International students also face the additional hurdle of limited support from home‑country banks, making them more susceptible to local scams. The lack of transparent communication from Indian banks regarding refund processes compounds the frustration.
Expert Insights / Tips
Ritesh Bhatia, a cybersecurity analyst, warns that “the root cause lies in weak verification protocols that banks use for card activation and OTP generation.” He suggests the following safeguards:
- Use dynamic OTPs generated on the bank’s official app only; avoid SMS OTPs when possible.
- Activate transaction alerts on all accounts—especially for incoming transfers.
- Never share the last four digits of your 9‑digit card PIN; they are a potential phishing vector.
- Monitor bank statements daily—online dashboards can flag anomalies within hours.
- For international students, maintain a backup secondary bank account in a stable institution that offers real‑time fraud alerts.
Dr.

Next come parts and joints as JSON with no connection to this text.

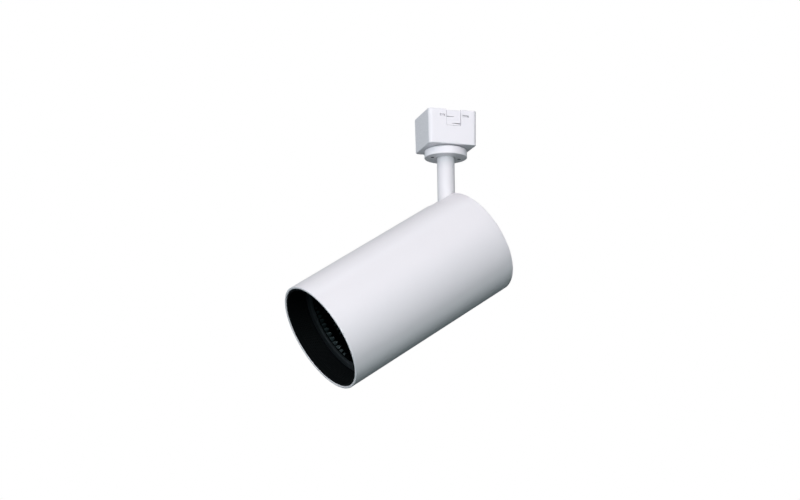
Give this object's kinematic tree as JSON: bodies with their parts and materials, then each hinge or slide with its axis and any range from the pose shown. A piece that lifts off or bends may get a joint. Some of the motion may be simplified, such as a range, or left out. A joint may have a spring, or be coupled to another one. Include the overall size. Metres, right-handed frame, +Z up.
{
  "type": "track spotlight",
  "caption": "White cylindrical track spotlight: a track adapter, a stem that pans, and a head that tilts, with a black snoot around a faceted reflector.",
  "frame": {"origin": "centre of the adapter's top face, which seats on the underside of the track", "axes": "+Z up into the track along the stem, -Y out of the adapter face with the latch slider; at rest the mouth points towards -X and down"},
  "size_m": [0.164, 0.0935, 0.2064],
  "materials": {
    "white_paint": "satin white powder coat",
    "white_plastic": "smooth moulded white plastic",
    "black_plastic": "matt black moulded plastic",
    "ring_black": "satin black trim ring",
    "dark_mirror": "smoked bright metallised facets",
    "copper": "bare copper alloy",
    "zinc_steel": "zinc-plated steel",
    "black_steel": "blackened steel screws",
    "aluminium": "bare extruded aluminium",
    "board_green": "green solder mask",
    "transformer_tape": "yellow winding tape",
    "ceramic_white": "white ceramic",
    "phosphor": "yellow phosphor gel",
    "lead_sheath": "grey cable sheath"
  },
  "bodies": {
    "adapter": {"adapter_housing": "white_plastic", "contact_carrier": "white_plastic", "live_contact": "copper", "neutral_contact": "copper", "earth_contact": "copper", "terminal_block": "black_plastic", "terminal_screw_left": "zinc_steel", "terminal_screw_right": "zinc_steel", "swivel_disc": "white_plastic", "disc_screw_left": "black_steel", "disc_screw_right": "black_steel", "stop_pin": "zinc_steel"},
    "latch": {"latch_slider": "white_plastic"},
    "stem": {"stem_tube": "white_paint", "stem_knuckle": "zinc_steel", "knuckle_pin_left": "zinc_steel", "knuckle_pin_right": "zinc_steel", "stem_lead": "lead_sheath", "wave_washer": "zinc_steel", "stop_collar": "zinc_steel", "stem_nut": "zinc_steel"},
    "head": {"body_tube": "white_paint", "rear_cap": "white_paint", "rear_cap_screw_1": "white_paint", "rear_cap_screw_2": "white_paint", "rear_cap_screw_3": "white_paint", "driver_case": "black_plastic", "driver_cover": "black_plastic", "led_holder": "black_plastic", "glare_sleeve": "black_plastic", "friction_washer_left": "black_plastic", "friction_washer_right": "black_plastic", "reflector_ring": "ring_black", "reflector": "dark_mirror", "set_screw_upper": "zinc_steel", "set_screw_lower": "zinc_steel", "rear_post_1": "zinc_steel", "rear_post_2": "zinc_steel", "rear_post_3": "zinc_steel", "hinge_bracket": "zinc_steel", "bracket_screw_top": "zinc_steel", "bracket_screw_bottom": "zinc_steel", "pivot_bolt": "zinc_steel", "spring_washer": "zinc_steel", "pivot_nut": "zinc_steel", "bulkhead": "zinc_steel", "sink_post_1": "zinc_steel", "sink_post_2": "zinc_steel", "sink_post_3": "zinc_steel", "holder_screw_left": "zinc_steel", "holder_screw_right": "zinc_steel", "heat_sink": "aluminium", "driver_board": "board_green", "driver_transformer": "transformer_tape", "led_board": "ceramic_white", "led_emitter": "phosphor"}
  },
  "joints": [
    {"name": "pan", "type": "hinge", "parent": "adapter", "child": "stem", "pos_m": [0, 0, -0.029], "axis": [0, 0, 1], "range_deg": [-173, 159.8]},
    {"name": "tilt", "type": "hinge", "parent": "stem", "child": "head", "pos_m": [0, 0, -0.0806], "axis": [0.1149, -0.9934, 0], "range_deg": [-32.4, 57.6]},
    {"name": "latch_slide", "type": "slide", "parent": "adapter", "child": "latch", "axis": [0, 0, 1], "range_m": [0, 0.0024]}
  ]
}
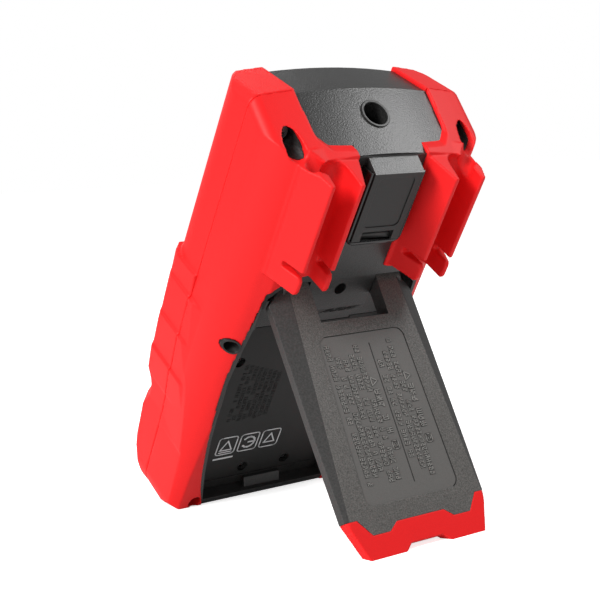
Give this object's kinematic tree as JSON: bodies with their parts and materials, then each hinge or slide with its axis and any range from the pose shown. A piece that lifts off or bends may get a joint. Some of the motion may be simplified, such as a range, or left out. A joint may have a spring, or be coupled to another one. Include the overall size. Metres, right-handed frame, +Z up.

Prashant Mali, a cyber‑law specialist, emphasises the need for banks to adhere strictly to RBI’s zero‑liability policy: “Customers should not be penalised for security lapses that stem from systemic failures.” He calls for a mandatory KYC update protocol that includes biometric verification for large transactions.
Students should also join community groups that share real‐time scam alerts—many Indian universities have student union pages where security bulletins are posted nightly.
Looking Ahead
India’s Central Bank is reportedly drafting a new Cyber‑Financial Fraud Control Act that will impose heavier penalties on banks that fail to act within statutory timeframes. Early indications suggest that banks will be required to:
- Establish dedicated fraud‑resolution hotlines open 24/7.
- Provide a real‑time, publicly accessible dashboard of fraud cases and reversal status.
- Implement advanced machine‑learning fraud detection that flags aberrant transaction patterns before they get completed.
Cyber‑security startups are already piloting AI‑based anomaly detection tools in select Mumbai banks, promising a 30% reduction in fraud settlement time. However, scaling these solutions will require significant capital investment. Until then, the onus remains on consumers to adopt stricter self‑security measures.
For international students, this means proactively engaging with bank representatives to understand fraud‑prevention tools, and ensuring that all scholarship and tuition payment directives go through verified banking channels only.